DATA PROVIDED
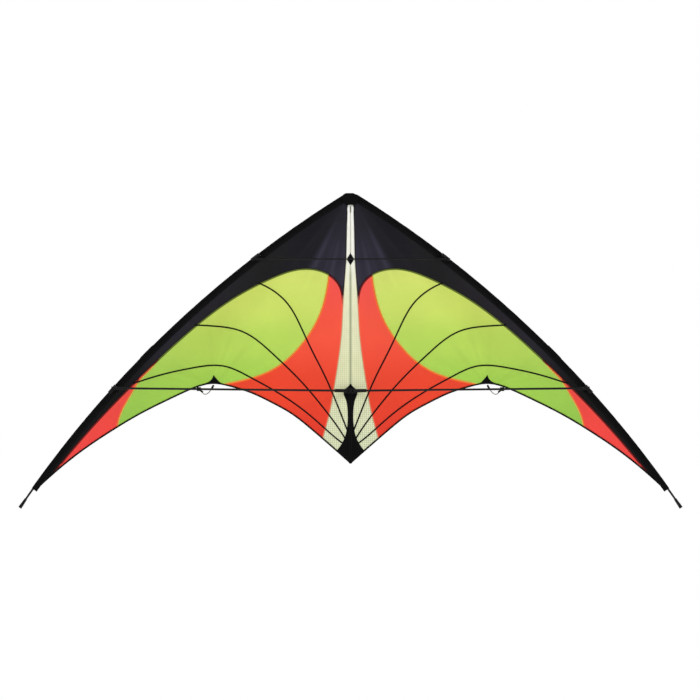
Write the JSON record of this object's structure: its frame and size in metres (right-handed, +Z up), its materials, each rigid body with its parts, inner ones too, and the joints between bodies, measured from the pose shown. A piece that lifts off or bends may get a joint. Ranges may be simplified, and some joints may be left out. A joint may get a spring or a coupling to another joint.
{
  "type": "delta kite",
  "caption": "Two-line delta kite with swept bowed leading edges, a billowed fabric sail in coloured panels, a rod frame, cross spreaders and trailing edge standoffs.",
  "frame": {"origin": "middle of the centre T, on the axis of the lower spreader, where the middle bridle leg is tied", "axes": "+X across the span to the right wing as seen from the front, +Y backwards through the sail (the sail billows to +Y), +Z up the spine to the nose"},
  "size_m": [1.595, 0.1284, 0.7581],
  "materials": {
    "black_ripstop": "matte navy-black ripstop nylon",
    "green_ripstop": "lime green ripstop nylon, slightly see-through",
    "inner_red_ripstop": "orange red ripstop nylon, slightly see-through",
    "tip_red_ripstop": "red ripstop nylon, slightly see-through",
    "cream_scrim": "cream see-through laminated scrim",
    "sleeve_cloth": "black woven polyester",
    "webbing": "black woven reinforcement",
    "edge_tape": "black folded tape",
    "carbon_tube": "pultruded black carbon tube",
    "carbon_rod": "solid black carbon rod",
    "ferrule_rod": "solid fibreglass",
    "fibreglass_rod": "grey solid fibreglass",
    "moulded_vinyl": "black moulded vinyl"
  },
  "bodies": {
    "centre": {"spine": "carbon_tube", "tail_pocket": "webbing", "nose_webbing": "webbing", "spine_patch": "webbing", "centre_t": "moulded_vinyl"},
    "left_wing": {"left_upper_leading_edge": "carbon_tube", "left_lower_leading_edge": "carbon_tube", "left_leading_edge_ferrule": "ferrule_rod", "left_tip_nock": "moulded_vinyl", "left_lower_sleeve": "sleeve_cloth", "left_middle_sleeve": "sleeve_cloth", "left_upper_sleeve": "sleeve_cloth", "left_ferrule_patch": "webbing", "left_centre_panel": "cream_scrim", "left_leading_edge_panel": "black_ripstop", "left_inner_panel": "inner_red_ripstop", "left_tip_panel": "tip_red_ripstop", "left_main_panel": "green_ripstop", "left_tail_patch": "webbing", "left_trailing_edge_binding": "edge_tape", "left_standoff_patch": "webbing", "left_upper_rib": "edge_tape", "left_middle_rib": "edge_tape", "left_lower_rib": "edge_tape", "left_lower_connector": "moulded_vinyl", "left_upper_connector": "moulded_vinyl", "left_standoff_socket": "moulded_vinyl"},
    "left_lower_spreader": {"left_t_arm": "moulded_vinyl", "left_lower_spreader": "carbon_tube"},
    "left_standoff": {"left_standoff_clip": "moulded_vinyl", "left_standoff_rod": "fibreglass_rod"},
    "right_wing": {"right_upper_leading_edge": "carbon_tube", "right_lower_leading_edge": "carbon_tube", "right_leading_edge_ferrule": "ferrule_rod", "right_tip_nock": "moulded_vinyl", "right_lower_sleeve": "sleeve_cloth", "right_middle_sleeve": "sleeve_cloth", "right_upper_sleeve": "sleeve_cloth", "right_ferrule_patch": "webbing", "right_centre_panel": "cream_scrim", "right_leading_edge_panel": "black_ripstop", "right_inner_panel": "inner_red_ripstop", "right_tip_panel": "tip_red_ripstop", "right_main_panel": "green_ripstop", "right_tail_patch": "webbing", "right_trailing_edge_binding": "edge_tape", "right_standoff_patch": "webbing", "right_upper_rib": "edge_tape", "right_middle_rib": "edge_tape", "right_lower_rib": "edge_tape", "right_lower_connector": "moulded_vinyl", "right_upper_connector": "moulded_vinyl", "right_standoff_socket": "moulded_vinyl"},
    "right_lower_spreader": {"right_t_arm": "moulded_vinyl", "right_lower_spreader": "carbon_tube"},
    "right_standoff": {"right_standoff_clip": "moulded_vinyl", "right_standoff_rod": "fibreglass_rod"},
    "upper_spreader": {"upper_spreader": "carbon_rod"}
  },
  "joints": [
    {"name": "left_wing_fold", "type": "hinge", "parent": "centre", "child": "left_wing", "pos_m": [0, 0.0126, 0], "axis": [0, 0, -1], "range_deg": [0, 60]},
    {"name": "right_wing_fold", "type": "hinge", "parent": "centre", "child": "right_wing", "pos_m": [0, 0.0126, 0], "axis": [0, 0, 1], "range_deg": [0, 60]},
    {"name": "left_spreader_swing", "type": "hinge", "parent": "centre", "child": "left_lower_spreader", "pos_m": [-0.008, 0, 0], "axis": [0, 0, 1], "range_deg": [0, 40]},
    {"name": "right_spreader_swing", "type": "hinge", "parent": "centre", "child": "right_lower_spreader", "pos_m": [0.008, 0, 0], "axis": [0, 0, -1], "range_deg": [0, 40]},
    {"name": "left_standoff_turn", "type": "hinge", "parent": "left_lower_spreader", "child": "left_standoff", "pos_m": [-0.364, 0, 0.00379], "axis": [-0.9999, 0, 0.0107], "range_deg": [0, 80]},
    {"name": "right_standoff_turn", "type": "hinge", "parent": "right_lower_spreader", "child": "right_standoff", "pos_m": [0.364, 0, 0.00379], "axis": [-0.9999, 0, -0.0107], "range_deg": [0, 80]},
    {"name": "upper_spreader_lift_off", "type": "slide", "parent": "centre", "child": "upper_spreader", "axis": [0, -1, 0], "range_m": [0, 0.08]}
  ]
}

==

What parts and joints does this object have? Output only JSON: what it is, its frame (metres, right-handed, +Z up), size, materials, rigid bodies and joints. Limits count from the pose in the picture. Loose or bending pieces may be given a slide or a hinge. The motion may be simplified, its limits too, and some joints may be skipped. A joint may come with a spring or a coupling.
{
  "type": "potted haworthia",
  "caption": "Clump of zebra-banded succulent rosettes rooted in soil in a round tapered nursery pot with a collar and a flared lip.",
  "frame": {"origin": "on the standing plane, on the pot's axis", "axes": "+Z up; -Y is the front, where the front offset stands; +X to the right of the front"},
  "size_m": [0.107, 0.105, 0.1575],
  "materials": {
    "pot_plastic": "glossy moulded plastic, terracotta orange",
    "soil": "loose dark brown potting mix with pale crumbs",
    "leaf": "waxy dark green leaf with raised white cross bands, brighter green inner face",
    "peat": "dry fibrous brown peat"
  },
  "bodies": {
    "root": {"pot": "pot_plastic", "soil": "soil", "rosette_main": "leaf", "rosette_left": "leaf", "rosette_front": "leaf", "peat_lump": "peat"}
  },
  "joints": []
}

---

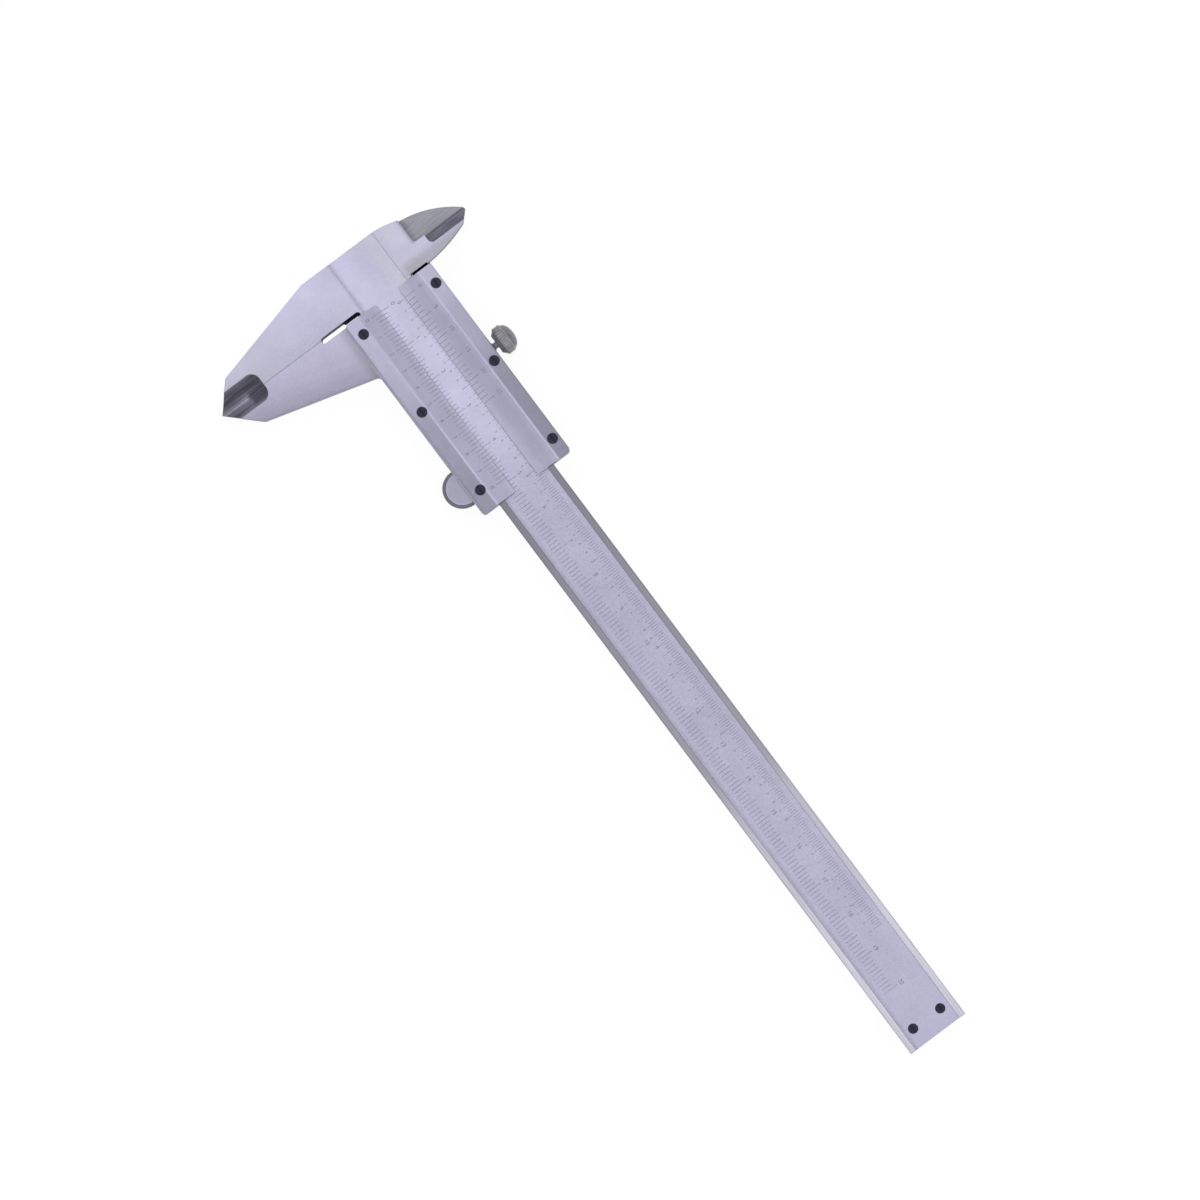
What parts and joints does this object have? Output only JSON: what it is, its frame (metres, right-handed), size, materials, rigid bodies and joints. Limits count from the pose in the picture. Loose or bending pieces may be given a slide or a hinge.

TO BE DONE
Select the lines that carry the string "metres" and copy them.

SOLVED PROBLEM
Write the JSON record of this object's structure: its frame and size in metres (right-handed, +Z up), its materials, each rigid body with its parts, inner ones too, and the joints between bodies, measured from the pose shown. A piece that lifts off or bends may get a joint. Ranges may be simplified, and some joints may be left out. A joint may get a spring or a coupling to another joint.
What parts and joints does this object have? Output only JSON: what it is, its frame (metres, right-handed, +Z up), size, materials, rigid bodies and joints. Limits count from the pose in the picture. Loose or bending pieces may be given a slide or a hinge. The motion may be simplified, its limits too, and some joints may be skipped. A joint may come with a spring or a coupling.
What parts and joints does this object have? Output only JSON: what it is, its frame (metres, right-handed), size, materials, rigid bodies and joints. Limits count from the pose in the picture. Loose or bending pieces may be given a slide or a hinge.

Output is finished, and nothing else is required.